==== Supplied records

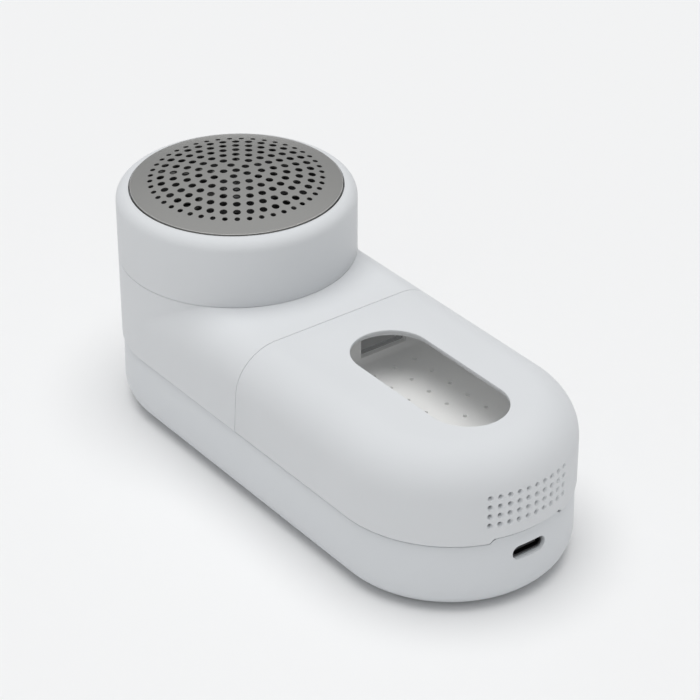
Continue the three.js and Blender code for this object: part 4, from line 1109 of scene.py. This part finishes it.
graph, given = geometry_graph("foil holes", {
    "Pitch": ("Float", 1.0), "Edge radius": ("Float", 1.0), "Hole": ("Float", 1.0),
    "Edge hole": ("Float", 1.0), "Axis X": ("Float", 0.0), "Height": ("Float", 0.0),
})
centre = graph.node("GeometryNodeMeshCylinder", None,
                    {"Vertices": 20, "Radius": given["Hole"], "Depth": 12 * MM}, "Mesh")
axis = graph.node("ShaderNodeCombineXYZ", None, {"X": given["Axis X"], "Z": given["Height"]})
tools = [graph.node("GeometryNodeTransform", None, {"Geometry": centre, "Translation": axis})]
for number, (count, degrees) in enumerate(HOLE_RINGS, start=1):
    outermost = number == len(HOLE_RINGS)
    tools.append(graph.node("GeometryNodeGroup", {"node_tree": ring_group}, {
        "Count": count, "Turn": math.radians(degrees), "Axis X": given["Axis X"],
        "Radius": given["Edge radius"] if outermost else given["Pitch"] * number,
        "Hole": given["Edge hole"] if outermost else given["Hole"], "Height": given["Height"],
    }))
punches = graph.node("GeometryNodeJoinGeometry", None, {0: tools})
end_tree(graph, cut_in_tree(graph, given["Geometry"], punches), FOIL_STEEL)
grow(foil, graph, {
    "Pitch": RING_PITCH * MM, "Edge radius": EDGE_RING * MM, "Hole": HOLE_RADIUS * MM,
    "Edge hole": EDGE_HOLE_RADIUS * MM, "Axis X": HEAD_X * MM, "Height": foil_high.z * MM,
})
smooth(foil)
hand_over(foil, FOIL_STEEL, "guard", "foil_steel", "foil")

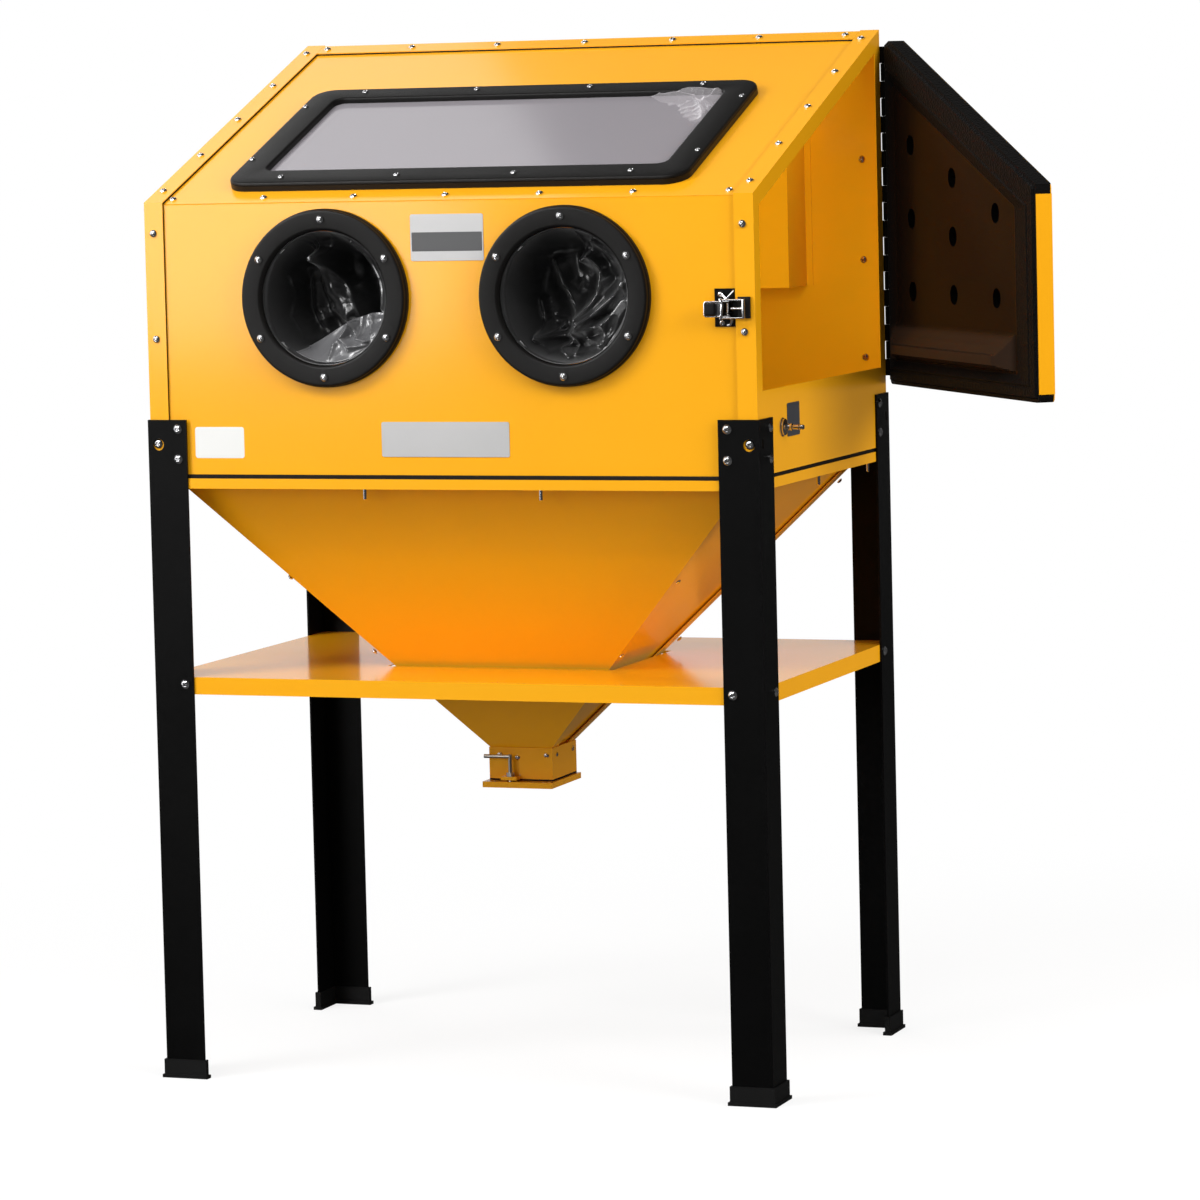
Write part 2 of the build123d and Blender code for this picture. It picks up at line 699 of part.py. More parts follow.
# ---------------------------------------------------------------- inside the chamber
grate_x = (sheet + grate_gap, cabinet_width - sheet - grate_gap)
grate_y = (panel_back + grate_gap, cabinet_depth - panel_back - grate_gap)
grate_z = (chamber_bottom + sheet, chamber_bottom + sheet + grate_height)
with BuildPart() as work_grate:
    for rail in ((grate_y[0], grate_y[0] + grate_rail), (grate_y[1] - grate_rail, grate_y[1])):
        box_between(grate_x, rail, grate_z)
with BuildPart() as grate_strip:
    with BuildSketch(floor.offset(grate_z[0])):
        with Locations((cabinet_width / 2, cabinet_depth / 2)):
            with GridLocations(grate_pitch, 1, grate_bars, 1):
                Rectangle(grate_bar, grate_y[1] - grate_y[0] - 2 * grate_rail)
    extrude(amount=grate_height)
finish(Compound([*work_grate.solids(), *grate_strip.solids()]), "work_grate")

baffle_x = (baffle_right - baffle_width, baffle_right)
with BuildPart() as extraction_baffle:
    box_between(baffle_x, (rear_back - baffle_depth, rear_back), (baffle_low, baffle_high))
    box_between((baffle_x[0] + sheet, baffle_x[1] - sheet), (rear_back - baffle_depth + sheet, rear_back),
                (baffle_low + sheet, baffle_high), mode=Mode.SUBTRACT)
    for edge in ((baffle_x[0] - baffle_edge, baffle_x[0]), (baffle_x[1], baffle_x[1] + baffle_edge)):
        box_between(edge, (rear_back - sheet, rear_back), (baffle_low, baffle_high))
finish(extraction_baffle.part, "extraction_baffle")

with BuildPart() as extraction_spigot:
    with BuildSketch(rear.offset(panel_back)):
        with Locations((baffle_right - baffle_width / 2, duct_height)):
            Circle(duct_radius)
            Circle(duct_radius - duct_wall, mode=Mode.SUBTRACT)
    extrude(amount=-duct_length - panel_back)
    with BuildSketch(rear.offset(recess)):
        with Locations((baffle_right - baffle_width / 2, duct_height)):
            Rectangle(duct_plate, duct_plate)
            Circle(duct_radius - duct_wall, mode=Mode.SUBTRACT)
    extrude(amount=-sheet)
finish(extraction_spigot.part, "extraction_spigot")

with BuildPart() as air_inlet:
    with BuildSketch(right):
        with Locations((inlet_depth, inlet_height)):
            Circle(inlet_flange_radius)
    extrude(amount=inlet_flange_thickness)
    for radius, length in ((inlet_neck_radius, inlet_neck_length), (inlet_plug_radius, inlet_length)):
        with BuildSketch(right):
            with Locations((inlet_depth, inlet_height)):
                Circle(radius)
        extrude(amount=length)
finish(air_inlet.part, "air_inlet")

# ---------------------------------------------------------------- hinge
axis_point = (cabinet_width + hinge_offset, cabinet_depth + hinge_offset)
door_floor = Plane(origin=door_plane.origin, x_dir=door_plane.x_dir, z_dir=(0, 0, 1))
door_edge_top = slope_height(cabinet_depth + hinge_offset - door_crown) - door_drop - door_crown_fall
barrel_count = int((door_edge_top - hinge_bottom - barrel_length) / barrel_pitch) + 1
hinge_top = hinge_bottom + (barrel_count - 1) * barrel_pitch + barrel_length
leaf_clear = barrel_radius + 2 * hinge_running_gap + fit_gap


def door_box(along, out, z, mode=Mode.ADD):
    """A block of the door: along it from the hinge axis, outwards from the hinge axis, and in height."""
    with BuildSketch(door_floor.offset(z[0])) as base:
        with Locations(((along[0] + along[1]) / 2, (out[0] + out[1]) / 2)):
            Rectangle(along[1] - along[0], out[1] - out[0])
    extrude(base.sketch, amount=z[1] - z[0], mode=mode)


def hinge_barrel(level, length):
    """One rolled barrel on the hinge axis, round the pin."""
    with BuildSketch(floor.offset(level)) as barrel:
        with Locations(axis_point):
            RegularPolygon(barrel_radius, barrel_sides)
    extrude(barrel.sketch, amount=length)


def hinge_bore():
    """The bore of all the barrels of a leaf, with the running gap at its flats."""
    with BuildSketch(floor.offset(hinge_bottom)) as bore:
        with Locations(axis_point):
            RegularPolygon(hinge_pin_radius + hinge_running_gap, barrel_sides, major_radius=False)
    extrude(bore.sketch, amount=hinge_top - hinge_bottom, mode=Mode.SUBTRACT)


with BuildPart() as hinge_frame_leaf:
    leaf_y = (cabinet_depth, cabinet_depth + leaf_thickness)
    leaf_end = cabinet_width + hinge_offset - leaf_clear
    box_between((leaf_end - leaf_width, leaf_end), leaf_y, (hinge_bottom, hinge_top))
    for index in range(barrel_count):
        level = hinge_bottom + index * barrel_pitch
        box_between((leaf_end, cabinet_width + hinge_offset), leaf_y, (level, level + barrel_length))
        hinge_barrel(level, barrel_length)
    hinge_bore()
finish(hinge_frame_leaf.part, "hinge_frame_leaf")

with BuildPart() as hinge_door_leaf:
    leaf_along = (barrel_radius - leaf_thickness, barrel_radius)
    door_box(leaf_along, (leaf_clear, door_outside), (hinge_bottom, hinge_top))
    for index in range(barrel_count - 1):
        level = hinge_bottom + index * barrel_pitch + barrel_length + barrel_gap
        length = barrel_pitch - barrel_length - 2 * barrel_gap
        door_box(leaf_along, (0, leaf_clear), (level, level + length))
        hinge_barrel(level, length)
    hinge_bore()
finish(hinge_door_leaf.part, "hinge_door_leaf")

with BuildPart() as hinge_pin:
    with BuildSketch(floor.offset(hinge_bottom)):
        with Locations(axis_point):
            Circle(hinge_pin_radius)
    extrude(amount=hinge_top - hinge_bottom)
finish(hinge_pin.part, "hinge_pin")

# ---------------------------------------------------------------- door
door_near = barrel_radius
crown_top = slope_height(cabinet_depth + hinge_offset - door_crown) - door_drop
free_top = slope_height(cabinet_depth + hinge_offset - door_length) - door_drop
door_fall = (crown_top - free_top) / (door_length - door_crown)
door_outline = [
    (door_near, door_bottom),
    (door_length, door_bottom),
    (door_length, free_top),
    (door_crown, crown_top),
    (door_near, crown_top - door_crown_fall),
]


def door_top(along, drop=0):
    """Height of the door's sloping edge, or of a line that runs below it."""
    return crown_top - (along - door_crown) * door_fall - drop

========

Work required: Which lines contain "Blender"? Copy each of them.

Answer for this exercise:
Continue the three.js and Blender code for this object: part 4, from line 1109 of scene.py. This part finishes it.
Write part 2 of the build123d and Blender code for this picture. It picks up at line 699 of part.py. More parts follow.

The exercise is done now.